In my own neighborhood there's a plain little red brick house that looks like it could use some upkeep--no landscaping, curtains drawn, lawn needs mowing. Several times this past year I've seen a white sheet hung from the gutters across this house with this spray painted message: "Welcome Home Michael". I have no idea who "Michael" is, but I suspect he may be in the KY Guards or Reserves because there's also an American and Commonwealth of Kentucky flags in the yard. It was good to see that sign hanging, especially around the holidays. Now, after seeing Taking Chance, it will mean so much more because I'll know that Michael is still safe, even though the war goes on.

(Note: Image credit--HBO Films. The film premiered in February 2009. I was able to get it from Netflix in August.)


Swampwitch said...

With our son-in-law back in Iraq for the third time, these statistics scare me ! I tend to act like an ostrich and shy away from those movies until he's home safely. Thanks for taking the time to create an awareness about this.

Jan n Jer said...

You are so right, we must never forget that our soldiers are putting their life on the line everyday. My Stepdaughter who is in the Air Force, just came home in Feb from her 3rd tour in the Middle East. It is quite tense when you have a loved one over there. I am definitely going to rent that movie. Thanks for letting us know about it. BTW Sayre is our FM host next week!

Jan n Jer said...

I forgot to tell you..your comment on my school post was funny, you hit the nail right on the head. The kindergartner was happy to have her picture taken, the other two were embarassed..LOL

m (the misanthrope) said...

My friend, thanks for visiting and for the neighbor commiserations :-) I don't call myself a misanthrope for nuthin'!

Now...about Taking Chance. I admit that I have not had the mental fortitude to watch it. I'm ashamed of that, since there are so many people in this country who have loved ones at war and for whom this is an all-too-real possibility (like Swampy above).
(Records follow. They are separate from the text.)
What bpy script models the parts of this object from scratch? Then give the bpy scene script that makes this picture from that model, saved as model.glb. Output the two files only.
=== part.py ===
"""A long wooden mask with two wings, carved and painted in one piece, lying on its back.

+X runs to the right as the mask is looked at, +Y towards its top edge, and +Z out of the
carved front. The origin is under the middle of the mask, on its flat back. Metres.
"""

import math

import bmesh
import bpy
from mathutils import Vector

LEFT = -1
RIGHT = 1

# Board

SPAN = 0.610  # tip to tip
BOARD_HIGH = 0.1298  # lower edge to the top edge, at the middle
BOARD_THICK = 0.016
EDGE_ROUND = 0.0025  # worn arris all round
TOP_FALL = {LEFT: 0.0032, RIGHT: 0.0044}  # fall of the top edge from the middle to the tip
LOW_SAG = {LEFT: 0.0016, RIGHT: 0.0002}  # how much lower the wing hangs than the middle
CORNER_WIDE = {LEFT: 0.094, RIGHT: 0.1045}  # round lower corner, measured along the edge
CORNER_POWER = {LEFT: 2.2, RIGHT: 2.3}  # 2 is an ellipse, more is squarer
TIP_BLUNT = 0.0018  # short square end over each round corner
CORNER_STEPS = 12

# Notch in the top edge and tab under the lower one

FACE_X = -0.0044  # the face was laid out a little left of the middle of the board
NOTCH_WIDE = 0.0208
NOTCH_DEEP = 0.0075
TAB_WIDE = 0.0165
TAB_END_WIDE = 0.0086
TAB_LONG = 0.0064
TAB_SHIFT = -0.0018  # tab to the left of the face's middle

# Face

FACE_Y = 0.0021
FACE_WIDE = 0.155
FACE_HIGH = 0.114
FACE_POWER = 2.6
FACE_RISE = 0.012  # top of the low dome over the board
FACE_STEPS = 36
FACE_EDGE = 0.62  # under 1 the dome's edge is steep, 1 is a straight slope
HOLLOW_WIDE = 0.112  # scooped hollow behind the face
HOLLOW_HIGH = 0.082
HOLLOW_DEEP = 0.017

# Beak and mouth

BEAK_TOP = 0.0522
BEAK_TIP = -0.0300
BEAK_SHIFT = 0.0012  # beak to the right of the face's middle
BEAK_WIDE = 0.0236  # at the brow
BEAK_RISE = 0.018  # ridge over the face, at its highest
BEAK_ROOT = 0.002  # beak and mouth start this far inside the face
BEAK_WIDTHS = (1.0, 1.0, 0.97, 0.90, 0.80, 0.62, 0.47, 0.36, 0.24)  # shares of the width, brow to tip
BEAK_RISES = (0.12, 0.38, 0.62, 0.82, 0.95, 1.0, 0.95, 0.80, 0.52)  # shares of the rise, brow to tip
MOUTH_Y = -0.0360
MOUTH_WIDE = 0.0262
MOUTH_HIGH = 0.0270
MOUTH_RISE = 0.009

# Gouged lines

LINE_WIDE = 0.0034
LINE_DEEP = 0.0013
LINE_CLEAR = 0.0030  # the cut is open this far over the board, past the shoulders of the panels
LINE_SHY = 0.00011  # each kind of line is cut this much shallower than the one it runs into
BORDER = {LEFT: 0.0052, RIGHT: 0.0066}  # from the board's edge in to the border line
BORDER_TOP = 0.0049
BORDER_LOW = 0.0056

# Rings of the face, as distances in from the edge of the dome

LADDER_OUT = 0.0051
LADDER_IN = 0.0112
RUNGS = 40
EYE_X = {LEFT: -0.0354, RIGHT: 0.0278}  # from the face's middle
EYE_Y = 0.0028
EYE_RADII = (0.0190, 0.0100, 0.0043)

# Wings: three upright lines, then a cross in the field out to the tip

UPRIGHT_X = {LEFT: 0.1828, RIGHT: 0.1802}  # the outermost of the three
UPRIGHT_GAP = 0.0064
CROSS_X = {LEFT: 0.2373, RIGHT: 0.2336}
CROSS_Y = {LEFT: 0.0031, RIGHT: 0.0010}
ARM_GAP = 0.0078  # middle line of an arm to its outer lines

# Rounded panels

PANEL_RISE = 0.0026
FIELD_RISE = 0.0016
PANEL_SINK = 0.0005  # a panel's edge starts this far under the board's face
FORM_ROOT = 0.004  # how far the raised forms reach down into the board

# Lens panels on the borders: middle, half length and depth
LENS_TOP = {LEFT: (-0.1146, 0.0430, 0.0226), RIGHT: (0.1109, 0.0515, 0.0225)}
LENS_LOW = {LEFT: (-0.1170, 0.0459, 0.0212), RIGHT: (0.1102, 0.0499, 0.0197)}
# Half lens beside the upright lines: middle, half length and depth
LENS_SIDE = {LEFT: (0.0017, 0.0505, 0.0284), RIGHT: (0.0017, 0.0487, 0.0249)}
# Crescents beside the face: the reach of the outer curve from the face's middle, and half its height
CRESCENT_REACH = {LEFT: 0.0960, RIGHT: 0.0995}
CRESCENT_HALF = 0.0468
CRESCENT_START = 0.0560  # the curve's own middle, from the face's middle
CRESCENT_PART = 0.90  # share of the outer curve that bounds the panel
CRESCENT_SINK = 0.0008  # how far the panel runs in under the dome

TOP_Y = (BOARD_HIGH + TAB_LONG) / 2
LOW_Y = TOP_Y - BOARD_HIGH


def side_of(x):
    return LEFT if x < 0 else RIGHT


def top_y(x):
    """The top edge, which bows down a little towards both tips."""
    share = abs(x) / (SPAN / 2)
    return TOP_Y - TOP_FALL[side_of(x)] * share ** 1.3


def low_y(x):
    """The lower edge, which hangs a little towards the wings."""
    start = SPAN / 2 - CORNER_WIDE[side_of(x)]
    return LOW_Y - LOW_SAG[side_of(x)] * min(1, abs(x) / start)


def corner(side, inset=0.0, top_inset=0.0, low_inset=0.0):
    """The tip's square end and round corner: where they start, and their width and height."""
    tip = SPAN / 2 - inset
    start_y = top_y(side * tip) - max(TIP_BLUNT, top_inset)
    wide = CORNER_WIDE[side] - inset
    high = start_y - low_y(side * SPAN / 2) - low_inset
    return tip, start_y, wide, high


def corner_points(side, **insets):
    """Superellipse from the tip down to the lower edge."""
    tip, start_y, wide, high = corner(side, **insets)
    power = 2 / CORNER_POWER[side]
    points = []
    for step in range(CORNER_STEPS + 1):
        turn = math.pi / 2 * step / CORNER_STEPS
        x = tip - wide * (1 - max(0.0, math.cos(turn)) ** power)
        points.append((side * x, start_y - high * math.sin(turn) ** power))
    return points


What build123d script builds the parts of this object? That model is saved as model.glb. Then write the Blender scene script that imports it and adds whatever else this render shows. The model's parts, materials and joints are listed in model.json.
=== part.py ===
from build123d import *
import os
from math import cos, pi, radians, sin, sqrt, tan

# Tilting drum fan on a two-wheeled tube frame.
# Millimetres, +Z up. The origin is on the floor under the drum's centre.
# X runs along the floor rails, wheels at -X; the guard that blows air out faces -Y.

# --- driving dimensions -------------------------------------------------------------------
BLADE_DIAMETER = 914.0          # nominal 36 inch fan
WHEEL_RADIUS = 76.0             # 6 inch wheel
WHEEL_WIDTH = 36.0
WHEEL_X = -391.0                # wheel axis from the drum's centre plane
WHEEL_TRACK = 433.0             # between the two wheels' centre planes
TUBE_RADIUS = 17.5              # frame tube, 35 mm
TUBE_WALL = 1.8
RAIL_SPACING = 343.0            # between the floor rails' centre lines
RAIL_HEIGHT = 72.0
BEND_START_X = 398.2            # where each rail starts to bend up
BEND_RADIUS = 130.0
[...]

Thank you for the review. I may get up the courage to watch one day.

The Church Lady said...

I too have ssen some "Welcome Home" signs in the neighborhood. It just makes my heart smile. I will have to check out this movie.

Faye said...

swampy--I can understand why you couldn't stand to dwell on these stats. Too close to home for military families. For the rest of us though it's a "pulling back the curtain" as the producer said.
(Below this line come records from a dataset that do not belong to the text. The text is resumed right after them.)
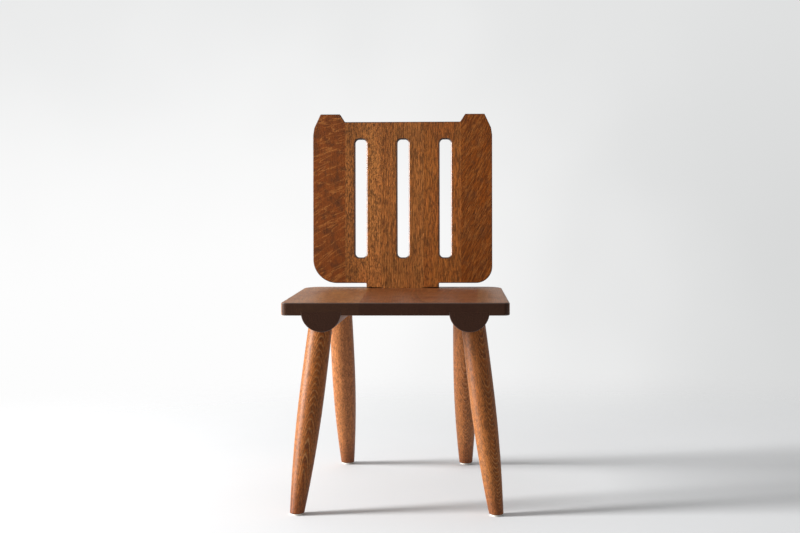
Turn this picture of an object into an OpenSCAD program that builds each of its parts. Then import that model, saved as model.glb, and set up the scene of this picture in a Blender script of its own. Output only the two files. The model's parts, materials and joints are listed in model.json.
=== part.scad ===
// Oak board chair. The seat and the slotted back board are edge-glued from staves.
// Two half-round battens are let into the underside of the seat, and each holds two
// turned legs by round tenons. The back board's tenon goes through the seat and is
// locked below it by a cross wedge. Each foot stands on a nailed nylon glide.
// +X is to the right of someone facing the chair, +Y runs to the back, +Z is up.
// The origin is on the floor, at the middle of the chair's outline in plan.

/* [Seat] */
// Height of the seat's front top edge above the floor
seat_h = 450; // [420:5:480]
// Width of the seat along its front edge
seat_front_w = 477; // [460:1:490]
// Width of the seat along its rear edge
seat_rear_w = 442; // [436:1:455]
// Depth of the seat from front to rear
seat_depth = 380; // [378:1:400]
// Thickness of the seat
seat_t = 27; // [24:0.5:30]
// Fall of the seat towards the back, in degrees
seat_fall = 2.4; // [0:0.1:4]
// Radius of the seat's front corners in plan
seat_front_r = 12; // [6:1:30]
// Radius of the seat's rear corners in plan
seat_rear_r = 40; // [20:1:41]
// Seam between the left and the middle seat stave
seat_seam_left = -75; // [-90:1:-60]
// Seam between the middle and the right seat stave
seat_seam_right = 170; // [130:1:180]

/* [Battens] */
// Radius of the half-round battens
batten_r = 42; // [38:1:44]
// Depth to which a batten is let into the seat
batten_housing = 7.3; // [4:0.1:10]
// Batten centre line from the seat's middle, at the front edge
batten_x = 154.3; // [148:0.1:158]
// Angle by which each batten turns inwards towards the back, in degrees
batten_toe = 2.8; // [0:0.1:3]

/* [Legs] */
// Radius of a leg at the foot
leg_foot_r = 15; // [14:0.1:18]
// Largest radius of a leg
leg_belly_r = 26.4; // [24:0.1:29]
// Radius of a leg where it meets its batten
leg_top_r = 24.5; // [22:0.1:26]
// Place of the largest radius, as a share of the leg's height
leg_belly_at = 0.6; // [0.5:0.01:0.7]
// Radius of the tenon at the top of a leg
leg_tenon_r = 15; // [12:0.5:18]
// Front feet from the middle of the chair
front_foot_x = 209.6; // [200:0.1:220]
// Front feet behind the seat's front edge
front_foot_y = 2.6; // [-10:0.1:20]
// Rear feet from the middle of the chair
rear_foot_x = 138.8; // [130:0.1:160]
// Rear feet behind the seat's front edge
rear_foot_y = 492; // [460:1:500]
// Top of the front legs from the middle of the chair
front_top_x = 157.5; // [150:0.1:162]
// Top of the front legs behind the seat's front edge
front_top_y = 85; // [75:1:95]
// Top of the rear legs from the middle of the chair
rear_top_x = 138.8; // [134:0.1:142]
// Top of the rear legs behind the seat's front edge
rear_top_y = 316; // [300:1:325]

/* [Glides] */
// Radius of a glide
glide_r = 13; // [11:0.5:14]
// Thickness of a glide
glide_t = 3.5; // [3:0.1:5]
// Radius of the nail's shank
nail_r = 1.1; // [0.8:0.1:1.5]
// Radius of the nail's head
nail_head_r = 3.2; // [2.5:0.1:4]
// Length of the nail's shank above its head
nail_length = 17; // [12:1:24]

/* [Back] */
// Width of the back board
back_w = 403; // [400:1:412]
// Thickness of the back board
back_t = 22; // [18:0.5:24]
// Lean of the back board from the seat's normal, in degrees
back_rake = 4.05; // [0:0.05:8]
// Front face of the back board behind the seat's front edge
back_y = 344; // [338:1:348]
// Lower edge of the back board above the seat
back_low = 11.3; // [9:0.1:16]
// Top edge of the back board between its ears
back_top = 373.6; // [366:0.1:384]
// Height of the ears above that top edge
ear_rise = 17.4; // [12:0.1:24]
// Radius of the back board's lower left corner
back_left_r = 54; // [40:1:60]
// Radius of the back board's lower right corner
back_right_r = 37; // [30:1:60]
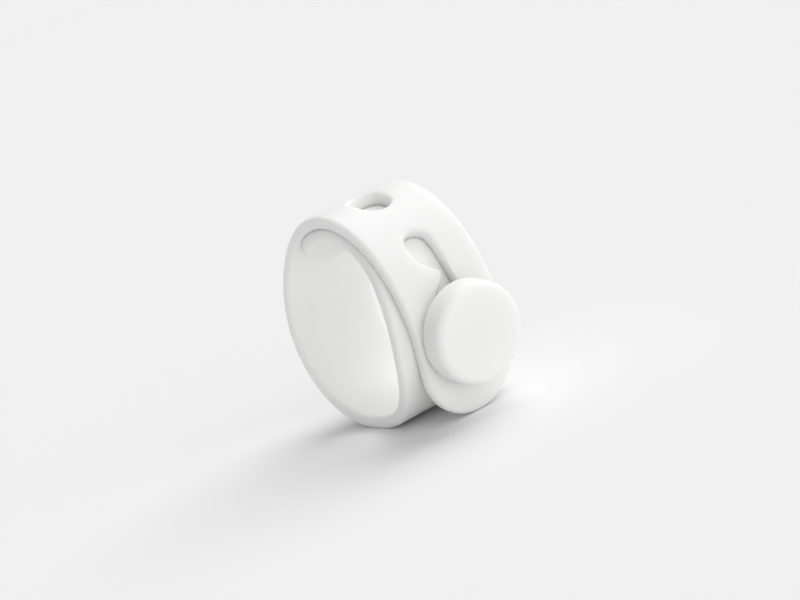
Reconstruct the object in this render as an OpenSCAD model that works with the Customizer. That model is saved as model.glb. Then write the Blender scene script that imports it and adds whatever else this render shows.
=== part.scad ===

janis--the holidays are especially hard on families and the soldiers, I feel sure. To me, it's wrong the way we're able to go on about our celebrations when other families are in a constant state of anxiety.
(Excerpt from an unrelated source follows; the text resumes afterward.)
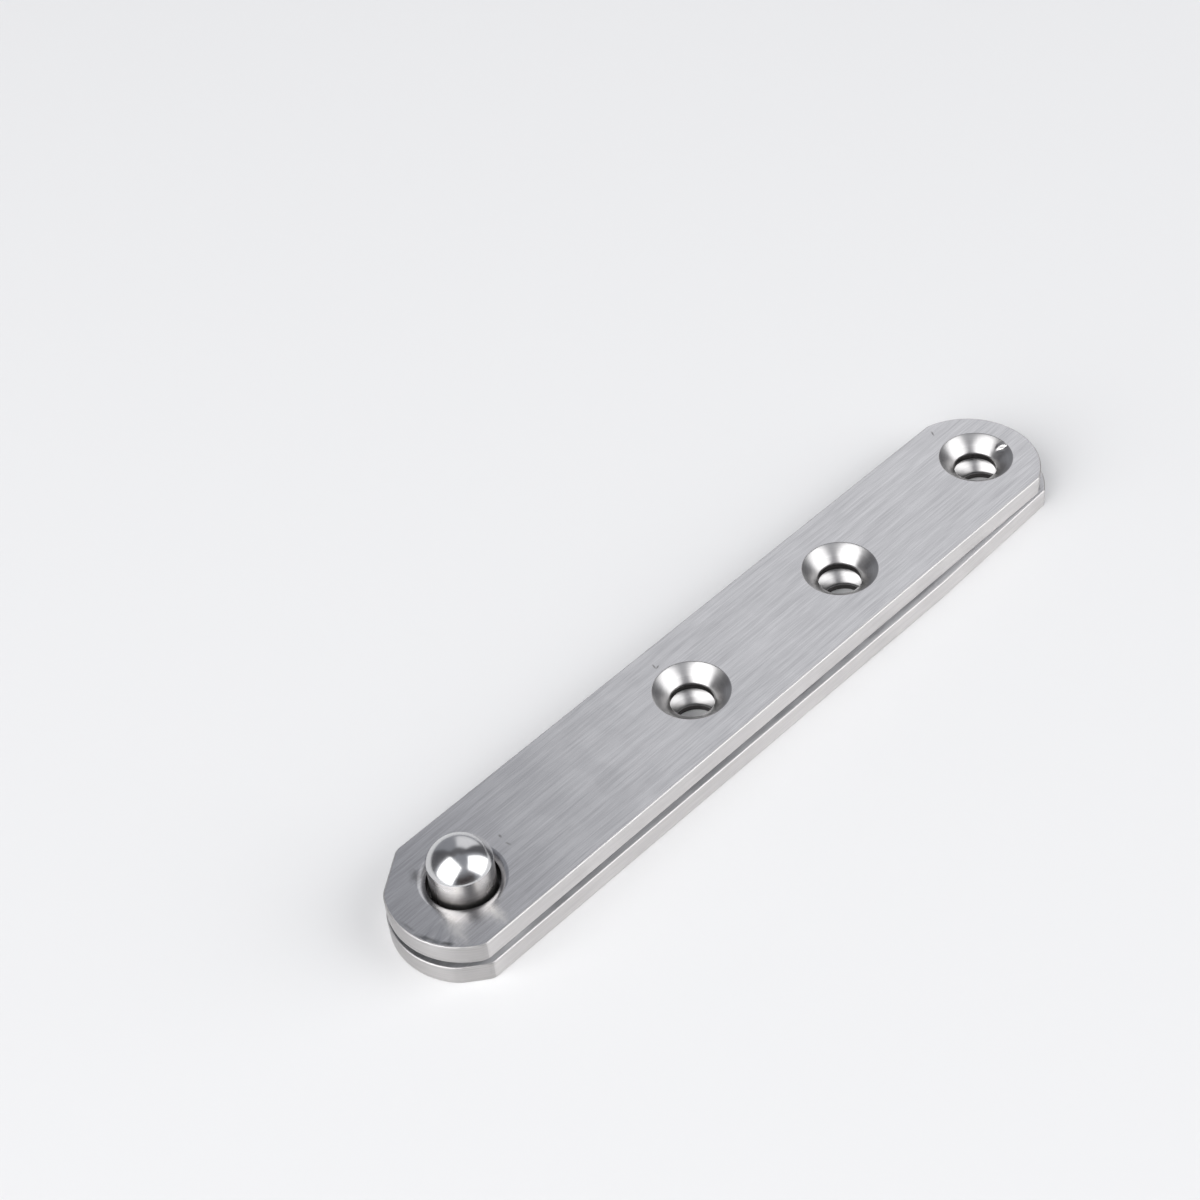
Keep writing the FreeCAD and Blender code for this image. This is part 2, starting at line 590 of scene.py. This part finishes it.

Yay for Sayre. Don't know about you but for me the hosting for FM is not a problem, it's the coming up with an original topic. Maybe that should be our challenge one week--come up with a couple of original topics for future Fun Mondays. 20 ppl X 2 topics--almost enough for a year.

m for misanthrope --won't kid you, this was an emotionally draining film to watch. But isn't that one way to judge the importance of a work of art? It makes us feel something. I wrestle with posting serious pieces because, for me a blog, is all about fun and connecting with many people. But now and then it's good to deal with a serious subject that may speak to others as well.

church lady--the "Welcome Home Michael" is literally an old bed sheet spray painted with this message. Makes me glad to see it hanging out.

Debs said...

My step-son is contemplating joining the marines, but rightly or wrongly I've tried to discourage him.

I believe these men (some seem so young) do a magnificent job, but the statistics are terrifying, and I couldn't bear to think of him being hurt or killed.

Faye said...

debs--did you notice in this season of Spooks Lucas North, aka our lovely Richard Armitage, made the observation that the general public doesn't think that much about the war--"Harry's in Afghanistan". Underlying sentiment, we've sent a member of the royal family, that should be enough. You're right to not want your son, who's probably not even 18 yrs old, to be put in harm's way before he's even had a chance to venture out and experience life.

Celeste said...

I don't care how one feels about the war, I believe that our boys who make the ultimate sacrifice deserve the ultimate respect.

Our small town, which seems to hit the National Press only for the bad stuff, recently welcomed Sgt. Jay Hoskins home, killed in action in Afghanistan. You can see a video of the homecoming at http://www.youtube.com/watch?v=4uC_CzUbXhY

It's long video, but beginning at about 2:45 it begins to track the journey to the funeral home and shows the streets lined with citizens welcoming Jay home. Every time I watch it, I cry. I am so proud to be living in this town. The same thing happened for his funeral procession a few days later.

May God protect our men in war and the families they leave behind. (My pics from the funeral procession: http://ragracers.smugmug.com/Friends/Jay-Hoskins-Funeral-Procession/9286583_5KnhU#620645034_UJAso )

(PS: If you go to the website of the person who made the video (JCastillo), there are some very moving clips. He honors those who have died weekly. I can't watch those clips without crying, either.)

Faye said...

celeste--one thing I admired about this film was that there was absolutely no political statement made--for or against the war. I agree that it's right for everyone to have an opinion and support their particular beliefs about whether we should be at war. But in the end we should all remember the young men and women who die and recognize the grief of families and friends who must go on.

I'll check out the links you provided for Jay Hoskins' homecoming.

BS said...

The soldier who took Chance home is from Quantico, VA which is right down the road from where I live. It got much publicity ... and of course, I watched it. My father used to perform the same duties when he was in the Army - just a different war (Viet Nam). Very emotional - Every time my son gets deployed to Afghanistan (contractor, not military), I hold my breath until he is once again home.